CHALLENGE: Repeat exactly the lines of the entries below from the one with "Write part 3 of" through the one with "raise_crust(crust, settings)", both ends included, and nothing else.

SUPPLIED MATERIAL:

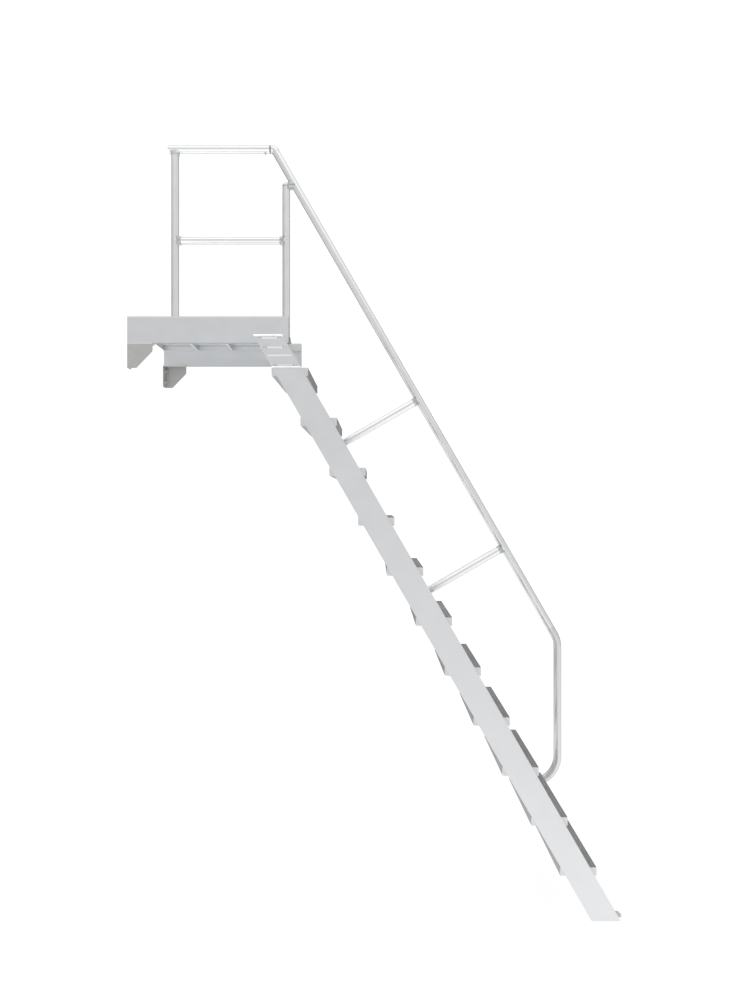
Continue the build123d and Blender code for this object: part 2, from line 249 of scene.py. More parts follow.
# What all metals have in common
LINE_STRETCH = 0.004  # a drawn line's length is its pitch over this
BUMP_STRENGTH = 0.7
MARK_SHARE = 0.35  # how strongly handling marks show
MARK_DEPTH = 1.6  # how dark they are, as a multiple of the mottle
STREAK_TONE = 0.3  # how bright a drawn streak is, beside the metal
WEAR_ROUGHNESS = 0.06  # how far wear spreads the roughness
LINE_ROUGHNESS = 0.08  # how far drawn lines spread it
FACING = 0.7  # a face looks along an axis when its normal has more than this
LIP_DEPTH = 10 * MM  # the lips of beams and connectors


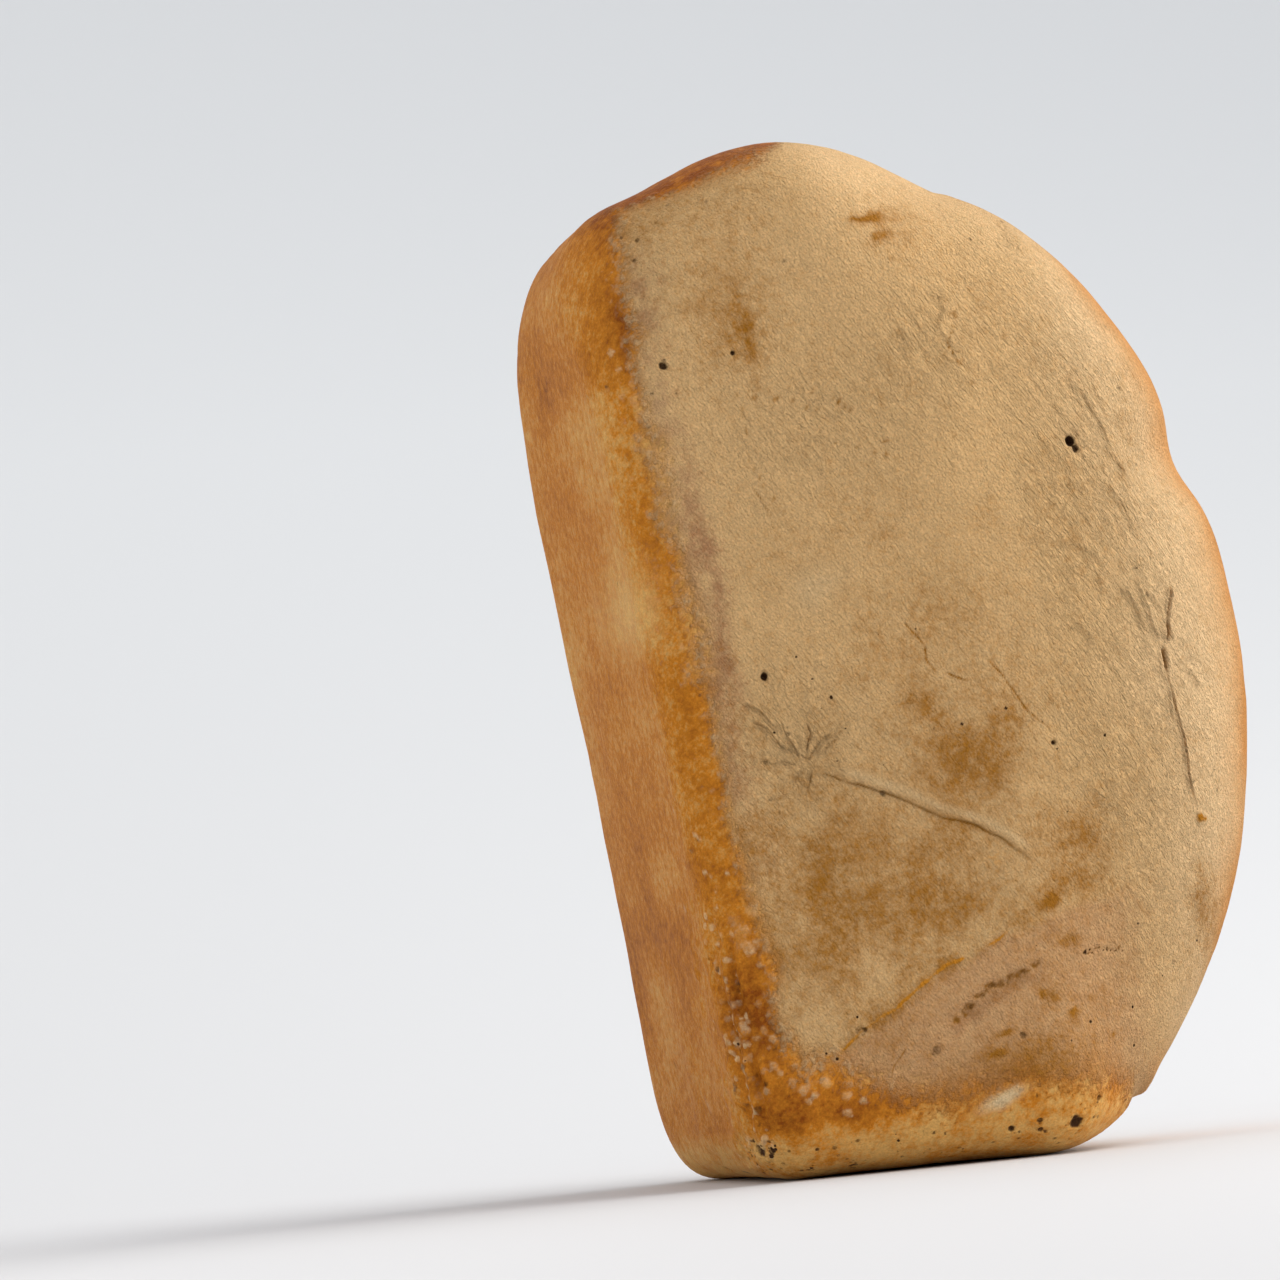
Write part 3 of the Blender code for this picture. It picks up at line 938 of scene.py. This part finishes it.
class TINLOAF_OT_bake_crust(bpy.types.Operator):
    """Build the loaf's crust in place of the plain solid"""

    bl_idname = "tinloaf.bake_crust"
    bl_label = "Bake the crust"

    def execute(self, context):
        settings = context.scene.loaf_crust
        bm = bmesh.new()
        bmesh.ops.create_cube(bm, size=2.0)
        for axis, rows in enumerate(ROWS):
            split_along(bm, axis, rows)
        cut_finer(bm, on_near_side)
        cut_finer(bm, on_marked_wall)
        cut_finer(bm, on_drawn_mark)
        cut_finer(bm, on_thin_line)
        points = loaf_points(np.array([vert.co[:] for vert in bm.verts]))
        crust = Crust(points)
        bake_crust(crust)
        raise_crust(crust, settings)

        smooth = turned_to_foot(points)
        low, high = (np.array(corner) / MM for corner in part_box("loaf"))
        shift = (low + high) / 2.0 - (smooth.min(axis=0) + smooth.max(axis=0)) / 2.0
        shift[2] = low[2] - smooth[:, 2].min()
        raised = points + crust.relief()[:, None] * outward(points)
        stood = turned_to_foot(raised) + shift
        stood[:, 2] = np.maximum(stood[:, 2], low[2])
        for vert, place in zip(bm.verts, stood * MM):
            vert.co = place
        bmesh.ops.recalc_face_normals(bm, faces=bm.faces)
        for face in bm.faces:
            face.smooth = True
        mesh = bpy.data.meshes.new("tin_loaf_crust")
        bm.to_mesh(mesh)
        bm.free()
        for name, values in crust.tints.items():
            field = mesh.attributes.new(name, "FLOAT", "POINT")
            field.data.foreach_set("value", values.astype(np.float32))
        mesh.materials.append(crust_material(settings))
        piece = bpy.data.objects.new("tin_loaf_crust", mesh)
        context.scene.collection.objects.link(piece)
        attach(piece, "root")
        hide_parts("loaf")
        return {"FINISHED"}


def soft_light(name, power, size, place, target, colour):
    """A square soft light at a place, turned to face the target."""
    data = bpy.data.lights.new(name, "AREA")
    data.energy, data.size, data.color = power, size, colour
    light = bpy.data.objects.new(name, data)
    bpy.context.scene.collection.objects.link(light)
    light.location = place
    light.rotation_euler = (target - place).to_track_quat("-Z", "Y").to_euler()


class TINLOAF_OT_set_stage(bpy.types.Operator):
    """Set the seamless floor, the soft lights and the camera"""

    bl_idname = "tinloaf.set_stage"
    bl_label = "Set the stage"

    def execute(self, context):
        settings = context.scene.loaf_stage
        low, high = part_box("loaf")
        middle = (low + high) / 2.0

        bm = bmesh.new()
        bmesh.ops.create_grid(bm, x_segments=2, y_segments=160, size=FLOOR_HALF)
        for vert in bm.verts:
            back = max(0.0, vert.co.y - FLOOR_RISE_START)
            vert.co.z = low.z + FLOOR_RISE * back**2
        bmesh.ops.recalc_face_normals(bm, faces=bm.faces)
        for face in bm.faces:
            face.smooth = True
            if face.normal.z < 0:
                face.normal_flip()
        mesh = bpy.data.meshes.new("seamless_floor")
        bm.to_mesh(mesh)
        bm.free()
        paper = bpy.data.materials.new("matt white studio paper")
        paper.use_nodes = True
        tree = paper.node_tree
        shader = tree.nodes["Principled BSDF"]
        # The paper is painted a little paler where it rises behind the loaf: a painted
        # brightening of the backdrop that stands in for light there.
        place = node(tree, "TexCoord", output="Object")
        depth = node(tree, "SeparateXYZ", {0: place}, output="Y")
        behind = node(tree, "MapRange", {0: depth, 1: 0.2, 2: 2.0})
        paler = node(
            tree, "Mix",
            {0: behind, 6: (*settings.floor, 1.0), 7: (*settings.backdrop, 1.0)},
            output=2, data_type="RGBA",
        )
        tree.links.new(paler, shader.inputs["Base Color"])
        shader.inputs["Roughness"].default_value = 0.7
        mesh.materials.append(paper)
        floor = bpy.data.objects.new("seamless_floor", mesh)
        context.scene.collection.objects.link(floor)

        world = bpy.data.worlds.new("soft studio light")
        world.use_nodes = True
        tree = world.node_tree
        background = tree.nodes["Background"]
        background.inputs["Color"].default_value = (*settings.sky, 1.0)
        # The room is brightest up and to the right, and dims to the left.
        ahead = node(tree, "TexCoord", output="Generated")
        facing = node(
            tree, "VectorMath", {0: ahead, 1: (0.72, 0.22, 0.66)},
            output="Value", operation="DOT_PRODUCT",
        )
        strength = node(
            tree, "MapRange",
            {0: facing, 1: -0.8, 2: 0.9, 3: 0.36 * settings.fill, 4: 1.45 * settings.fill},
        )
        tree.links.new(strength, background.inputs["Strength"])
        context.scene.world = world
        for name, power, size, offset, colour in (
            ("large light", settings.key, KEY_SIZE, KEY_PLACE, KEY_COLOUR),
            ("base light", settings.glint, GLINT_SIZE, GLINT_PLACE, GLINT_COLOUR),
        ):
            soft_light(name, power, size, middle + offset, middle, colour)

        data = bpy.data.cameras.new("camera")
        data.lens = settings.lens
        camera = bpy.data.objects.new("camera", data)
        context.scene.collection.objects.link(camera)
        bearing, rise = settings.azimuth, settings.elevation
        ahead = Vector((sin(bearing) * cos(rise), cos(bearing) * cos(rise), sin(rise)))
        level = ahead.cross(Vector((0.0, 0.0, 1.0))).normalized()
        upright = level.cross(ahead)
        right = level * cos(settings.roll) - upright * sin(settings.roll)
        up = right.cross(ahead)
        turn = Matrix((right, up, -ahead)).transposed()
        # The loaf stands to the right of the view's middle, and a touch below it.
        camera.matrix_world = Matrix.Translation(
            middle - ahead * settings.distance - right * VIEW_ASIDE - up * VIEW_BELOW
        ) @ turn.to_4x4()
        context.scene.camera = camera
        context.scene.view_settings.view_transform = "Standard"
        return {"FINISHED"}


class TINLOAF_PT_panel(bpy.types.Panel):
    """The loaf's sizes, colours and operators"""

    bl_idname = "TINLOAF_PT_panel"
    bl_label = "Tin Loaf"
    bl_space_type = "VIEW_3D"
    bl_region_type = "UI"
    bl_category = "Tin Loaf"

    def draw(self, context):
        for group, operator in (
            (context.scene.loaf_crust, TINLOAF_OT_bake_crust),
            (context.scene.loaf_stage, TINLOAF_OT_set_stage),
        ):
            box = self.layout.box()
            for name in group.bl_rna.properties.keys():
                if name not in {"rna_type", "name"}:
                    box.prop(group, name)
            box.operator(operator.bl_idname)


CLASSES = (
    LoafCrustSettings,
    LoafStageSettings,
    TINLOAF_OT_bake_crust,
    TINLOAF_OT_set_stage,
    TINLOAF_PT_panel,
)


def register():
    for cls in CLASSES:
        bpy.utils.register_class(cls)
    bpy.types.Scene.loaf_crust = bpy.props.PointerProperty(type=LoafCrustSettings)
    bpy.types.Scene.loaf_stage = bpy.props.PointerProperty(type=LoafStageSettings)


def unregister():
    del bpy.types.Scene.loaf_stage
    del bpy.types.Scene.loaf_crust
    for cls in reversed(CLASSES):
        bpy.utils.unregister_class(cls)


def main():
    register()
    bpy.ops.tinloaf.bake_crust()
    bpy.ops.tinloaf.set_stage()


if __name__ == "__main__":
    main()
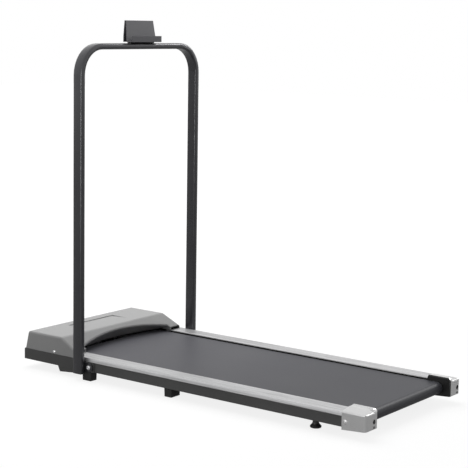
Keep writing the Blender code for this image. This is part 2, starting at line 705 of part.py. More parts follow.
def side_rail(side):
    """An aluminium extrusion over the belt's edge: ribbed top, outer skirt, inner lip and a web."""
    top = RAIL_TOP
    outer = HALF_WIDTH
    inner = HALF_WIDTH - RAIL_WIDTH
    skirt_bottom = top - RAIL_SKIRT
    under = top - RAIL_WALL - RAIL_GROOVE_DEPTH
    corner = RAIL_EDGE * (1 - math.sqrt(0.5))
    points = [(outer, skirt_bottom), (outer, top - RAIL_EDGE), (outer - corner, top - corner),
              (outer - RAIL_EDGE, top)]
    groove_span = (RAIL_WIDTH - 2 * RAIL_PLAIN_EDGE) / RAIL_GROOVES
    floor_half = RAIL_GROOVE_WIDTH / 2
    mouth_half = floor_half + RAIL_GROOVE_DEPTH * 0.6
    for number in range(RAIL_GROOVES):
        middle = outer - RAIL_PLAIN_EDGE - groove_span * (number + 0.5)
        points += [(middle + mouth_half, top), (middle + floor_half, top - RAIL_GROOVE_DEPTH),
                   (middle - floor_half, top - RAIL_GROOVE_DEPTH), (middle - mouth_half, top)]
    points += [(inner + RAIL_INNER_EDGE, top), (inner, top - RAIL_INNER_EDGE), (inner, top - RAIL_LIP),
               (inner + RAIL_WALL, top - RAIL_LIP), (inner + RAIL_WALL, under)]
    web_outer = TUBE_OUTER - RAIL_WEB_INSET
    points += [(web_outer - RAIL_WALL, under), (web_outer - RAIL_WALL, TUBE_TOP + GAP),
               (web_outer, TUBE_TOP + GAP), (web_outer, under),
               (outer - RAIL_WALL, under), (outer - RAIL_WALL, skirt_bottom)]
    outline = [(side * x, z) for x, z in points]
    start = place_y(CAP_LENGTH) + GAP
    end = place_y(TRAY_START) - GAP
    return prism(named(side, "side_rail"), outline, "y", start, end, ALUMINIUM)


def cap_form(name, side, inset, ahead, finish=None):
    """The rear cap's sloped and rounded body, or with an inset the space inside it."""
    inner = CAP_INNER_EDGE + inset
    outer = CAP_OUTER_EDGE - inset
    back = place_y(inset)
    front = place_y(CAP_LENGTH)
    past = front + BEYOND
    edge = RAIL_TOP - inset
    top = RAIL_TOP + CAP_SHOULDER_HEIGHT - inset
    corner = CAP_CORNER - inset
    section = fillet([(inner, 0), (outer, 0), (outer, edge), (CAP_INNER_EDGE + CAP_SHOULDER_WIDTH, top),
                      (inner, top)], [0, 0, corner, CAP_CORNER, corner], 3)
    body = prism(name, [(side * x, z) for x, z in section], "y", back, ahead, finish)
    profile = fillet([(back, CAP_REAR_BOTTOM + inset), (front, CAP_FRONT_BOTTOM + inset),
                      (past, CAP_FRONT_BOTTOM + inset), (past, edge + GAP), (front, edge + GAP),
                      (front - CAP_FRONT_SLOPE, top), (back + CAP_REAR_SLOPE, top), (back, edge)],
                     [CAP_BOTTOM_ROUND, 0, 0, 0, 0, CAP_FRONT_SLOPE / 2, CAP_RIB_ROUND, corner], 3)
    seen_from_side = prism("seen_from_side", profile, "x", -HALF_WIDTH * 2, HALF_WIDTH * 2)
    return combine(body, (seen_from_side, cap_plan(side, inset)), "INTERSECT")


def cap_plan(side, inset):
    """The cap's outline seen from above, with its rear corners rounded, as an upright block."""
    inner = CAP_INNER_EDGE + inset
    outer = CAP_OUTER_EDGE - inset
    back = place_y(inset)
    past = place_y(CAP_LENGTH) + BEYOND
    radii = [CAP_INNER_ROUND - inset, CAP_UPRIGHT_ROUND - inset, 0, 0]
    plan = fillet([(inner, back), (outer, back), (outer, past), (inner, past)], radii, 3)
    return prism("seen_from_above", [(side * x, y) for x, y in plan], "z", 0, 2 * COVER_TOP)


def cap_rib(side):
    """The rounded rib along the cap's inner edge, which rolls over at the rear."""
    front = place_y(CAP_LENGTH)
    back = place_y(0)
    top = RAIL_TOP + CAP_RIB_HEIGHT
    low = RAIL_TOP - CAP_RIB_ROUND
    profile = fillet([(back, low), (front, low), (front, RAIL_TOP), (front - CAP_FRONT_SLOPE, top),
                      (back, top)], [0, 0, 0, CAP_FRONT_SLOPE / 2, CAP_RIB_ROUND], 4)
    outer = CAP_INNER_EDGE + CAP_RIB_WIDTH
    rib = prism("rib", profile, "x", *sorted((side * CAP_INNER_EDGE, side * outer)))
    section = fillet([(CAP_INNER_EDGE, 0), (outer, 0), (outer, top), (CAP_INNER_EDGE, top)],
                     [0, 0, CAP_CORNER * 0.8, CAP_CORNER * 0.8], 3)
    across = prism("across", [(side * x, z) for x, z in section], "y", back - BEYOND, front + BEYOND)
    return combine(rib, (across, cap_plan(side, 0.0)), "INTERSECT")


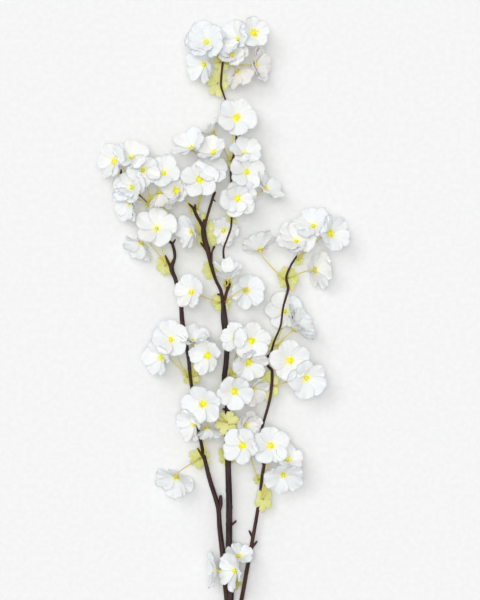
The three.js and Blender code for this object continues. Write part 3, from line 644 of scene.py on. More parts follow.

EXERCISE RESULT:
Write part 3 of the Blender code for this picture. It picks up at line 938 of scene.py. This part finishes it.
class TINLOAF_OT_bake_crust(bpy.types.Operator):
    """Build the loaf's crust in place of the plain solid"""

    bl_idname = "tinloaf.bake_crust"
    bl_label = "Bake the crust"

    def execute(self, context):
        settings = context.scene.loaf_crust
        bm = bmesh.new()
        bmesh.ops.create_cube(bm, size=2.0)
        for axis, rows in enumerate(ROWS):
            split_along(bm, axis, rows)
        cut_finer(bm, on_near_side)
        cut_finer(bm, on_marked_wall)
        cut_finer(bm, on_drawn_mark)
        cut_finer(bm, on_thin_line)
        points = loaf_points(np.array([vert.co[:] for vert in bm.verts]))
        crust = Crust(points)
        bake_crust(crust)
        raise_crust(crust, settings)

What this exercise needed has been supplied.